◆ **EXERCISE BRIEF**
Write out exactly the lines between the line containing "const rind = new" and the line containing "before = set(bpy.data.objects)", including both of those lines, and nothing more.

....

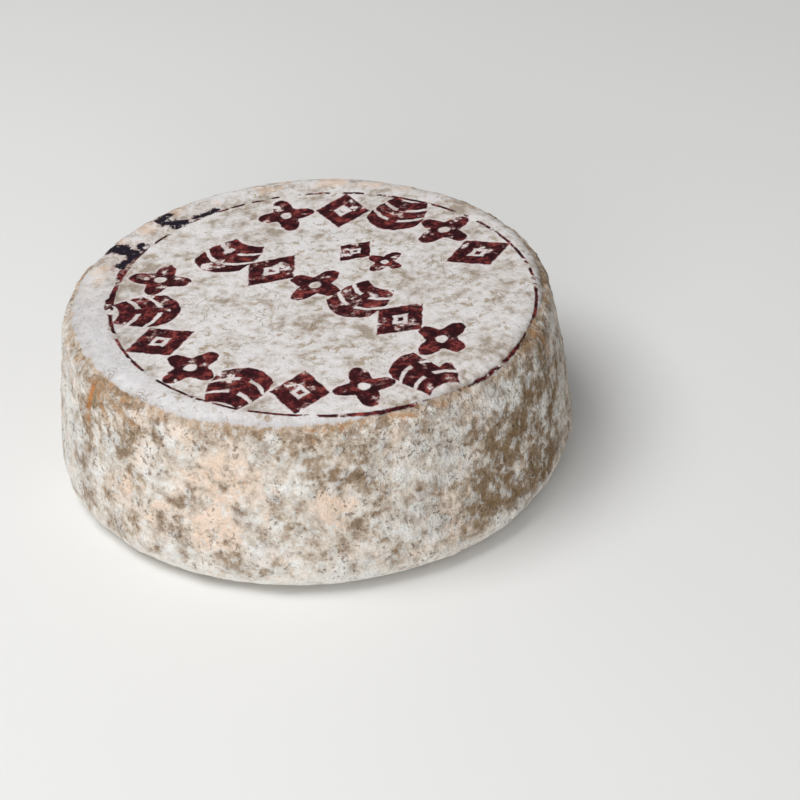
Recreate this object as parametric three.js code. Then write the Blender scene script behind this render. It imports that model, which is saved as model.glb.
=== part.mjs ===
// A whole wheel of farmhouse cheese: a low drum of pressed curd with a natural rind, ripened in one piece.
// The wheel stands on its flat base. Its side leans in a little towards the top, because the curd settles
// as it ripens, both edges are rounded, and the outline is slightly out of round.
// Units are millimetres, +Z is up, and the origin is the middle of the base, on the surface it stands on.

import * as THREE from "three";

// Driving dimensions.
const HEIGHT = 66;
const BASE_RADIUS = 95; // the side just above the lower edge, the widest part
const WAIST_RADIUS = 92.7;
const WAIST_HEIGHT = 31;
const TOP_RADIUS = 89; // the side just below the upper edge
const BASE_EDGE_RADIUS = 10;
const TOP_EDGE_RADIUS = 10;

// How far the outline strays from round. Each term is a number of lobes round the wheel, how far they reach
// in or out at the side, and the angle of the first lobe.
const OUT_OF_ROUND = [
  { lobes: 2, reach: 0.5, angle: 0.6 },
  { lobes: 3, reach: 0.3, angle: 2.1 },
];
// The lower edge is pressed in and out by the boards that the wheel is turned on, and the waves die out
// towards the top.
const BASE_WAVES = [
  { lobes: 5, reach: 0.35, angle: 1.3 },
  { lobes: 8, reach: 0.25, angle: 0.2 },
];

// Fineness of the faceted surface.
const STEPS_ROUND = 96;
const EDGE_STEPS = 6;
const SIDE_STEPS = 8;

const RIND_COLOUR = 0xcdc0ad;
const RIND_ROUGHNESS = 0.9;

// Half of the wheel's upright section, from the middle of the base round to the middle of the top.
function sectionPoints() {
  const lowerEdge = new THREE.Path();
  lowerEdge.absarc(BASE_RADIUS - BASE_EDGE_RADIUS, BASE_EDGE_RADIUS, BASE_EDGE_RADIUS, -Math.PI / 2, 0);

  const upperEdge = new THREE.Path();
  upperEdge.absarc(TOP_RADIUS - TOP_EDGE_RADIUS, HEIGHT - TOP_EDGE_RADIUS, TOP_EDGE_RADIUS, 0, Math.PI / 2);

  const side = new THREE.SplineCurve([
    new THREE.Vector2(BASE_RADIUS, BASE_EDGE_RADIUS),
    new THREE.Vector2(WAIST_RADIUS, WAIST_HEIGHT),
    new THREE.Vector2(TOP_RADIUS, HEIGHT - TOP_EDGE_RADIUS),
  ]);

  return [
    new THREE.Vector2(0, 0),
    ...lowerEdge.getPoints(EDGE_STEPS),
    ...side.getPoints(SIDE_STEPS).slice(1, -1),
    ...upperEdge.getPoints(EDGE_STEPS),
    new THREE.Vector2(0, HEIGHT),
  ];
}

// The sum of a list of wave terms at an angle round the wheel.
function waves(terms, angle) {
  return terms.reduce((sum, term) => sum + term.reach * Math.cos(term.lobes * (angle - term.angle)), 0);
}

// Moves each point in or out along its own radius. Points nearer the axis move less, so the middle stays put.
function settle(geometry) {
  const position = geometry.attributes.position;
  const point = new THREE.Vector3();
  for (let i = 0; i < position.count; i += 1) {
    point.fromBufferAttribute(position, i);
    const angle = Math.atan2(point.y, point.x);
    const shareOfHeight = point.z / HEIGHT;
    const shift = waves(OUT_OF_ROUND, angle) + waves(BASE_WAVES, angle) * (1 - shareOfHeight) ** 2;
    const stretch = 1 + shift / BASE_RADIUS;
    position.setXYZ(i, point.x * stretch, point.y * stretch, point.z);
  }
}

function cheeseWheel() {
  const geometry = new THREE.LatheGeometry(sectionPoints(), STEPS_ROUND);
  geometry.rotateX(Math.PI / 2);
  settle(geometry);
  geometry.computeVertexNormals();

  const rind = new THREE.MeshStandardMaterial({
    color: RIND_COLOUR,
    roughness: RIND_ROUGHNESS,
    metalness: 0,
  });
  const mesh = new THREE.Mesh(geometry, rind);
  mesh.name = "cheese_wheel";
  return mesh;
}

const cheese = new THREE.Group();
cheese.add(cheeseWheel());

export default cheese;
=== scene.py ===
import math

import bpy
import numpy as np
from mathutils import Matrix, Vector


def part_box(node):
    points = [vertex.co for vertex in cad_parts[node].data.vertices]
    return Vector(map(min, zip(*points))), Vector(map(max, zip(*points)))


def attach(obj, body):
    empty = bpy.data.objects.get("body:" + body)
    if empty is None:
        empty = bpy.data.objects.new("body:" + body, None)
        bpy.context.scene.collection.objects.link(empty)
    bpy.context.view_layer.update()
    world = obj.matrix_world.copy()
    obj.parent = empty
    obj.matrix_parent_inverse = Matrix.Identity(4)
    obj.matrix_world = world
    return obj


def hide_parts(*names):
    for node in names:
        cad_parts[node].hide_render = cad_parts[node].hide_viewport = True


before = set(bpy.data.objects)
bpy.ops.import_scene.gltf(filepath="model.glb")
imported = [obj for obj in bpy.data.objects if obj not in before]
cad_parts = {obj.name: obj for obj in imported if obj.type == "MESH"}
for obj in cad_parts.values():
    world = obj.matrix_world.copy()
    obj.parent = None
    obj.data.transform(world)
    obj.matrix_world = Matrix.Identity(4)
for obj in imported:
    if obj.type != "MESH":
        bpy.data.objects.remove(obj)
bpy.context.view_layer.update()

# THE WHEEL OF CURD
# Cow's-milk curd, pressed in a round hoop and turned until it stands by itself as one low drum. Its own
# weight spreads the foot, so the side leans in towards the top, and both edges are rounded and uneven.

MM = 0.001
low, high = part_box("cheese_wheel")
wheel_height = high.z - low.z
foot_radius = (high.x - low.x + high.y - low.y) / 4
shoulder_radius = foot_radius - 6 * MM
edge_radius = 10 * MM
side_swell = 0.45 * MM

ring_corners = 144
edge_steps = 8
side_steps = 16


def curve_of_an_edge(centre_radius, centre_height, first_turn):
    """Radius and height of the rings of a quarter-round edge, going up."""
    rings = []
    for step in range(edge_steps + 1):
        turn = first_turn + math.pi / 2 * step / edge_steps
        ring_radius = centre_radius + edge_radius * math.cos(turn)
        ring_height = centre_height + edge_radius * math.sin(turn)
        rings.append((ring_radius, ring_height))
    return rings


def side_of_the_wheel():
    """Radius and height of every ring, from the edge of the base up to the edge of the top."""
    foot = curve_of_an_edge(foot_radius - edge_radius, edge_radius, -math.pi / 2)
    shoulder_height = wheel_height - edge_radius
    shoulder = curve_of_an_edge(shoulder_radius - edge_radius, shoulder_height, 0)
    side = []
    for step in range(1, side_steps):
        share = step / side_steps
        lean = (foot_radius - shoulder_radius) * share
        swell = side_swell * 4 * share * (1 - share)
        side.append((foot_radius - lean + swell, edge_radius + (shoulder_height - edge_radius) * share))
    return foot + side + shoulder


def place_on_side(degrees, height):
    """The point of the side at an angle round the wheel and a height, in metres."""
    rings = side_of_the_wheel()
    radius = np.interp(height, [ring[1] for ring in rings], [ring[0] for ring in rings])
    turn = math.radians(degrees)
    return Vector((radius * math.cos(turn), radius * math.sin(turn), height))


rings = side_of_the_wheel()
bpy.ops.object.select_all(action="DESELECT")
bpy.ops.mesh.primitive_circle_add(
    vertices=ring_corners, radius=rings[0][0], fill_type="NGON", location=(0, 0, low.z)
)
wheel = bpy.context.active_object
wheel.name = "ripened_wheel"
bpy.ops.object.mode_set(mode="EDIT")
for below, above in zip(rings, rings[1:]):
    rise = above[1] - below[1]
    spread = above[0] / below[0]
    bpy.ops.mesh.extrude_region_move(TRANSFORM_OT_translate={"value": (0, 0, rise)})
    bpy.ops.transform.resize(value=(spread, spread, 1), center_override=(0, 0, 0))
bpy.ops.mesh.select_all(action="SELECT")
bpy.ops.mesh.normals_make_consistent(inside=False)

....

◆ **TASK RESULT**
  const rind = new THREE.MeshStandardMaterial({
    color: RIND_COLOUR,
    roughness: RIND_ROUGHNESS,
    metalness: 0,
  });
  const mesh = new THREE.Mesh(geometry, rind);
  mesh.name = "cheese_wheel";
  return mesh;
}

const cheese = new THREE.Group();
cheese.add(cheeseWheel());

export default cheese;
=== scene.py ===
import math

import bpy
import numpy as np
from mathutils import Matrix, Vector


def part_box(node):
    points = [vertex.co for vertex in cad_parts[node].data.vertices]
    return Vector(map(min, zip(*points))), Vector(map(max, zip(*points)))


def attach(obj, body):
    empty = bpy.data.objects.get("body:" + body)
    if empty is None:
        empty = bpy.data.objects.new("body:" + body, None)
        bpy.context.scene.collection.objects.link(empty)
    bpy.context.view_layer.update()
    world = obj.matrix_world.copy()
    obj.parent = empty
    obj.matrix_parent_inverse = Matrix.Identity(4)
    obj.matrix_world = world
    return obj


def hide_parts(*names):
    for node in names:
        cad_parts[node].hide_render = cad_parts[node].hide_viewport = True


before = set(bpy.data.objects)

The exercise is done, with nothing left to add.